Reputation: 273
I'm writing an application where i need to determine if the files provided from the user are text or not because i'm performing a search within them.
I'm not basing on the extension, cause i want to search also in source code files for example, or any other file that have a textual content (even for not well known extensions).
Is there a way to determine if a file is text or not?
Upvotes: 1
Views: 1207
Reputation: 11426
try the following way:
func isBinary(_ path: String) -> Bool? {
if FileManager.default.fileExists(atPath: path) == false {
return nil
}
return ( try? String(contentsOfFile: path) ) == nil
}
problem of this code is that it's will not work with large files (checking will be long)
Upvotes: -1
Reputation: 273
Thanks everyone for the solutions provided! I just found a framework that seems to do the job quite well!
I leave here a link for reference: https://github.com/aidansteele/MagicKit
Upvotes: 1
Reputation: 54781
You would need to open and read the data.

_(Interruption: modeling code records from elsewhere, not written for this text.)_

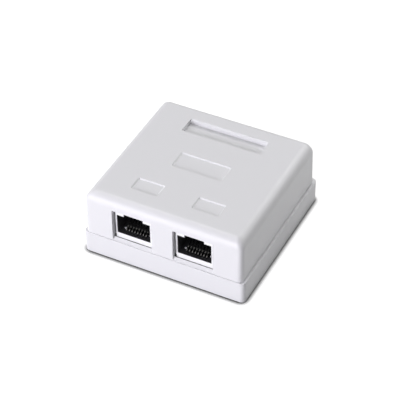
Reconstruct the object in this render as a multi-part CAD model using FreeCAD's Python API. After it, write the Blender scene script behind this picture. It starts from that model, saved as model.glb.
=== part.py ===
"""Two-port surface mount jack box: a screw-down base tray, a lift-off cover with
two front windows, and one circuit board that carries both modular jacks and their
punch-down blocks.

Millimetres. X runs along the front, Y from the front to the back, Z up.
The origin is at the middle of the base's underside.
"""
import FreeCAD, Part
import math
import os

Vec = FreeCAD.Vector
PARTS_FOLDER = "parts"

# ---------------------------------------------------------------- base tray
base_width = 58.0
base_depth = 57.0
base_wall = 2.0
base_floor = 1.8
base_corner_radius = 1.6
base_ledge_round = 0.2        # upper outer edge
base_foot_chamfer = 0.3

lip_thickness = 1.1           # upright lip inside the cover's side and back walls
lip_height = 2.2              # above the seam
lip_root = 3.0                # below the seam, where the lip joins the wall
lip_clearance = 0.15
lip_corner_gap = 4.0          # left free at each corner
bead_radius = 0.45            # snap bead along the lip
bead_length = 8.0
bead_rise = 1.2               # bead centre above the seam
bead_offset = 12.0            # each side of the middle, along Y
bead_clearance = 0.1

entry_width = 12.0            # cable entry in the back wall
entry_lip_gap = 2.0           # lip cut back beside the entry
fixing_spacing = 40.0         # wall screw holes, along X
fixing_y = 17.0
fixing_hole_radius = 2.1
fixing_hole_straight = 1.6    # straight wall under the countersink
fixing_head_radius = 3.9
fixing_ring_wall = 0.8        # raised ring round the countersink
fixing_ring_height = 3.2
tie_bridge_width = 7.0        # cable tie anchor
tie_bridge_depth = 4.4
tie_bridge_height = 2.6
tie_slot_width = 2.6
tie_slot_height = 1.3
tie_bridge_y = 17.0

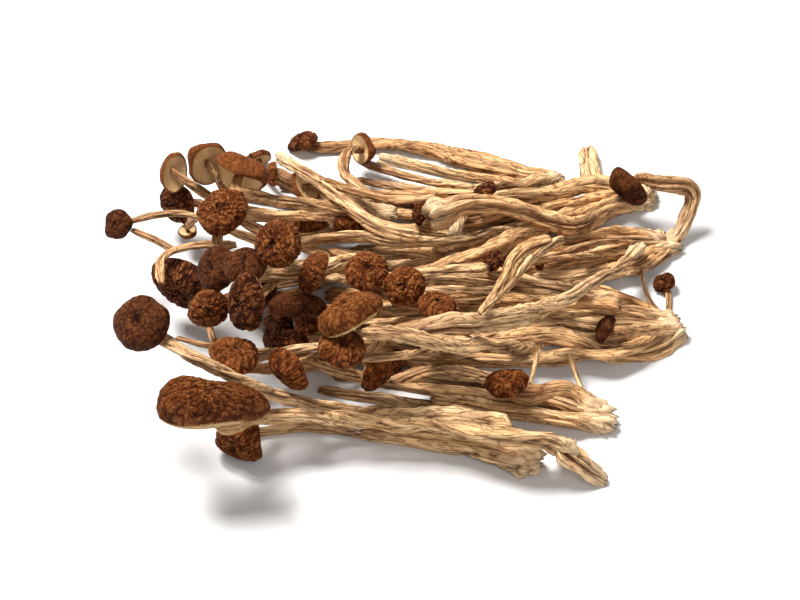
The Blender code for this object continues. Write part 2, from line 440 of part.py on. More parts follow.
def material(name, colour, roughness):
    made = bpy.data.materials.new(name)
    made.use_nodes = True
    shader = made.node_tree.nodes["Principled BSDF"]
    shader.inputs["Base Color"].default_value = (*colour, 1.0)
    shader.inputs["Roughness"].default_value = roughness
    return made


RIDGES = (1.0, 0.74, 0.97, 0.72, 0.93)


def furrowed_section(into):
    """A stem's cross-section at unit radius: three ridges with furrows between them."""
    curve = bpy.data.curves.new("stem_section", "CURVE")
    curve.dimensions = "2D"
    spline = curve.splines.new("POLY")
    spline.points.add(len(RIDGES) - 1)
    for k, (point, size) in enumerate(zip(spline.points, RIDGES)):
        turn = 2 * math.pi * k / len(RIDGES)
        point.co = (size * math.cos(turn), size * math.sin(turn), 0.0, 1.0)
    spline.use_cyclic_u = True
    made = bpy.data.objects.new("stem_section", curve)
    made.hide_render = True
    made.display_type = "WIRE"
    into.objects.link(made)
    return made


def stem_object(name, points, radii, section, into, rng):
    """A furrowed tube along the points, twisting as it dried, as a closed mesh."""
    curve = bpy.data.curves.new(name, "CURVE")
    curve.dimensions = "3D"
    curve.bevel_mode = "OBJECT"
    curve.bevel_object = section
    curve.use_fill_caps = True
    spline = curve.splines.new("POLY")
    spline.points.add(len(points) - 1)
    twist, turn = rng.uniform(-0.5, 0.5), rng.uniform(0, 2 * math.pi)
    for k, (point, where, radius) in enumerate(zip(spline.points, points, radii)):
        point.co = (*(where * MM), 1.0)
        point.radius = radius * MM * rng.uniform(0.88, 1.0)
        point.tilt = turn + twist * k
    drawn = bpy.data.objects.new(name + "_line", curve)
    into.objects.link(drawn)
    bpy.context.view_layer.update()
    graph = bpy.context.evaluated_depsgraph_get()
    mesh = bpy.data.meshes.new_from_object(drawn.evaluated_get(graph))
    bpy.data.objects.remove(drawn)
    tidy = bmesh.new()
    tidy.from_mesh(mesh)
    bmesh.ops.remove_doubles(tidy, verts=tidy.verts, dist=0.00002)
    bmesh.ops.recalc_face_normals(tidy, faces=tidy.faces)
    tidy.to_mesh(mesh)
    tidy.free()
    made = bpy.data.objects.new(name, mesh)
    into.objects.link(made)
    return made


def root_lump(name, point, radius, into, rng):
    """The knob where a tuft's stems have grown into one."""
    mesh = bpy.data.meshes.new(name)
    shape = bmesh.new()
    bmesh.ops.create_icosphere(shape, subdivisions=1, radius=radius * MM)
    for v in shape.verts:
        v.co = v.co * rng.uniform(0.8, 1.0)
    bmesh.ops.translate(shape, verts=shape.verts, vec=Vector(point * MM))
    shape.to_mesh(mesh)
    shape.free()
    made = bpy.data.objects.new(name, mesh)
    into.objects.link(made)
    return made


def cap_object(name, cap, centre, into, rng):
    """A cap from a sphere: its rings follow the profile, its margin is ridged, and it may be oval or folded."""
    segments = 16 if cap.radius > 9 else 12 if cap.radius > 4.6 else 10 if cap.radius > 3 else 8
    rings = segments // 2 + 1
    axis, across, beside = turned(cap)
    high = CAP_HEIGHT * cap.radius
    waves = [(n, rng.uniform(0.02, 0.06), rng.uniform(0, 2 * math.pi)) for n in (2, 3, 5)]
    shape = bmesh.new()
    bmesh.ops.create_uvsphere(shape, u_segments=segments, v_segments=rings, radius=1.0)
    for v in shape.verts:
        share = math.acos(max(-1.0, min(1.0, v.co.z))) / math.pi
        turn = math.atan2(v.co.y, v.co.x)
        out = np.interp(share, PROFILE_TURN, PROFILE_RADIUS)
        level = np.interp(share, PROFILE_TURN, PROFILE_HEIGHT)
        ridge = math.cos(segments / 2 * turn) * out * (1.0 if share < 0.6 else 0.3)
        round_out = 1 - 0.05 + sum(size * math.sin(n * turn + phase) for n, size, phase in waves) / 2
        wide = cap.radius * out * round_out * (1 + 0.035 * ridge)
        x, y = wide * math.cos(turn), wide * cap.oval * math.sin(turn)
        z = high * (level + 0.05 * ridge) - cap.fold * y * y / cap.radius
        place = centre + axis * (z - SEEN_MIDDLE * high) + across * x + beside * y
        v.co = Vector(place * MM)
    mesh = bpy.data.meshes.new(name)
    shape.to_mesh(mesh)
    shape.free()
    made = bpy.data.objects.new(name, mesh)
    into.objects.link(made)
    return made


def without_scraps(mesh):
    """Drops the crumbs that a union leaves, and fills what it sealed."""
    shape = bmesh.new()
    shape.from_mesh(mesh)
    left, islands = set(shape.faces), []
    while left:
        island, ahead = set(), [next(iter(left))]
        while ahead:
            face = ahead.pop()
            if face not in island:
                island.add(face)
                ahead.extend(other for edge in face.edges for other in edge.link_faces)
        left -= island
        islands.append(island)
    for island in sorted(islands, key=len)[:-1]:
        bmesh.ops.delete(shape, geom=list(island), context="FACES")
    shape.to_mesh(mesh)
    shape.free()
    return mesh


def applied(obj):
    """Turns an object's modifiers into its mesh."""
    bpy.context.view_layer.update()
    graph = bpy.context.evaluated_depsgraph_get()
    mesh = bpy.data.meshes.new_from_object(obj.evaluated_get(graph))
    obj.modifiers.clear()
    obj.data = without_scraps(mesh)


def fused(name, pieces, gathered, into):
    """One body from a tuft's stems and roots."""
    first = pieces[0]
    for piece in pieces[1:]:
        gathered.objects.link(piece)
        into.objects.unlink(piece)
    if len(pieces) > 1:
        join = first.modifiers.new("grown_together", "BOOLEAN")
        join.operation = "UNION"
        join.operand_type = "COLLECTION"
        join.collection = gathered
        join.solver = "MANIFOLD"
        applied(first)
    for piece in pieces[1:]:
        bpy.data.objects.remove(piece)
    first.name = name
    return first


def table_cutter(into):
    """A block under the table's surface, which flattens what rests on it."""
    bpy.ops.mesh.primitive_cube_add(size=1.0)
    made = bpy.context.active_object
    made.name = "table_cutter"
    made.scale = (0.4, 0.4, 0.05)
    made.location = (0.0, 0.0, -0.025)
    for c in list(made.users_collection):
        c.objects.unlink(made)
    into.objects.link(made)
    made.hide_render = True
    made.display_type = "WIRE"
    return made


def main():
    for obj in list(bpy.data.objects):
        bpy.data.objects.remove(obj)
    heap_parts = collection("pioppino_cluster")
    helpers = collection("helpers", hidden=True)
    tan = material("dried_stem", (0.62, 0.42, 0.22), 0.8)
    brown = material("dried_cap", (0.20, 0.075, 0.03), 0.85)
    pale = material("cap_underside", (0.50, 0.30, 0.13), 0.85)
    section = furrowed_section(helpers)
    cutter = table_cutter(helpers)
    heap, roots, tufts, caps = Heap(), {}, {}, []
    for number, stem in enumerate(LAYOUT):
        rng = random.Random(100 + number)
        points, radii, centre = laid(heap, stem, roots, number)
        made = stem_object(f"stem_{number}", points, radii, section, heap_parts, rng)
        tufts.setdefault(stem.tuft, []).append(made)
        if stem.cap is not None:
            caps.append(cap_object(f"cap_{len(caps) + 1:02d}", stem.cap, centre, heap_parts, rng))
            caps[-1].data.materials.append(pale if stem.cap.look == "pale" else brown)
    for number, (tuft, end) in enumerate(sorted(ROOTS)):
        tufts[tuft].append(root_lump(f"{tuft}_root", roots[tuft, end], ROOT_LUMP, heap_parts, random.Random(number)))
    for tuft, pieces in tufts.items():
        made = fused(f"stems_{tuft}", pieces, collection(f"{tuft}_pieces", hidden=True), heap_parts)
        made.data.materials.clear()
        made.data.materials.append(tan)
        caps.append(made)
    bpy.context.view_layer.update()
    for made in caps:
        if min(v.co.z for v in made.data.vertices) < 0:
            flat = made.modifiers.new("rests_flat", "BOOLEAN")
            flat.operation = "DIFFERENCE"
            flat.object = cutter
            flat.solver = "MANIFOLD"
            applied(made)
        made.data.set_sharp_from_angle(angle=math.radians(50))


main()
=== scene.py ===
"""A bunch of dried pioppino mushrooms in a heap, dressed for a picture: furrowed, twisting stems grown
together at their roots, and wrinkled caps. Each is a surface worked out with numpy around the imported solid
that it replaces."""

import math
import random
from collections import namedtuple

import bpy
import numpy as np
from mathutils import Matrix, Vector


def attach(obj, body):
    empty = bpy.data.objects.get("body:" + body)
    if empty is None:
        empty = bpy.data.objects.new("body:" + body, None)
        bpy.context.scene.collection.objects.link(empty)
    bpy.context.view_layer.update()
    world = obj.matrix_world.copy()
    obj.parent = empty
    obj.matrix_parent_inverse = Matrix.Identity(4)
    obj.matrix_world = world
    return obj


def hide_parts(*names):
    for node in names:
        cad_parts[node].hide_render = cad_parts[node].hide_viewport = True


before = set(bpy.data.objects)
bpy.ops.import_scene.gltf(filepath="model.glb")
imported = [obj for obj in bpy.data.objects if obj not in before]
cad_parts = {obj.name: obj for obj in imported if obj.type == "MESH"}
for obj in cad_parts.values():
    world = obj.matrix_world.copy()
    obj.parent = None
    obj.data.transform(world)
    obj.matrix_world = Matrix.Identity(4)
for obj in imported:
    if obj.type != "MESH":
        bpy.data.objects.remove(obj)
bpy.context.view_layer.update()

MM = 0.001

# The heap is laid out as it is seen: across and up in a picture plane through the sight point, in mm.
VIEW_ELEVATION = math.radians(46.0)
VIEW_DISTANCE = 600.0
VIEW_WIDTH = 200.0      # of the picture, at the sight point
SIGHT_POINT = np.array([-1.8, 2.07, 0.0])

# How the mushrooms lie on each other.
NODE_SPACING = 10.0     # between the points of a stem's line
STRAIGHT_SPACING = 14.0  # the same on a stem that is nearly straight
STRAIGHT = 0.975        # from end to end, as a share of the length of a nearly straight stem's line
SAMPLES = 7             # clearance balls on each stretch between two points
GAP = 0.30              # between things that aren't grown together
TOGETHER = 0.5          # how near stems of one tuft lie, as a share of their two radii
ROOT_LENGTH = 14.0      # the last stretch of a stem, where its tuft has grown into one
SPLAY = (2.2, 2.4)      # how far the stems of one root end from its middle, along x and y
ROOT_LUMP = 3.0         # the radius of the lump in which several stems have grown into one
SAG = 1.3               # how far a stem gives between its supports, at each point
SETTLING = 90           # rounds of letting a stem down between what holds it up
FLAT = 0.5              # a stem on the table rests on a flat this share of its radius below its line
CROWN_HEIGHT = 2.0      # how much the hollow middle of the heap stands up by itself
CROWN_CENTRE = (10.0, 3.0)  # in the picture plane
CROWN_REACH = (46.0, 19.0)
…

For ASCII text files, this means checking the characters are in the printable range.
For UTF text files, you may need to read the BOM (Byte Order Mark) first to determine encoding before reading the rest of the file.
Read more here: http://en.wikipedia.org/wiki/Text_file
Upvotes: 1
Reputation: 10139
There is no way to be certain. But note that most of the control characters would not appear in an ASCII file. You can make a pretty good guess by making a subset of most of the ASCII control characters. Then count the number of characters in the file that are in the subset, the count should be zero for an ASCII file. But in the final analysis you must prove a negative, which is a troublesome thing to do.
Upvotes: 0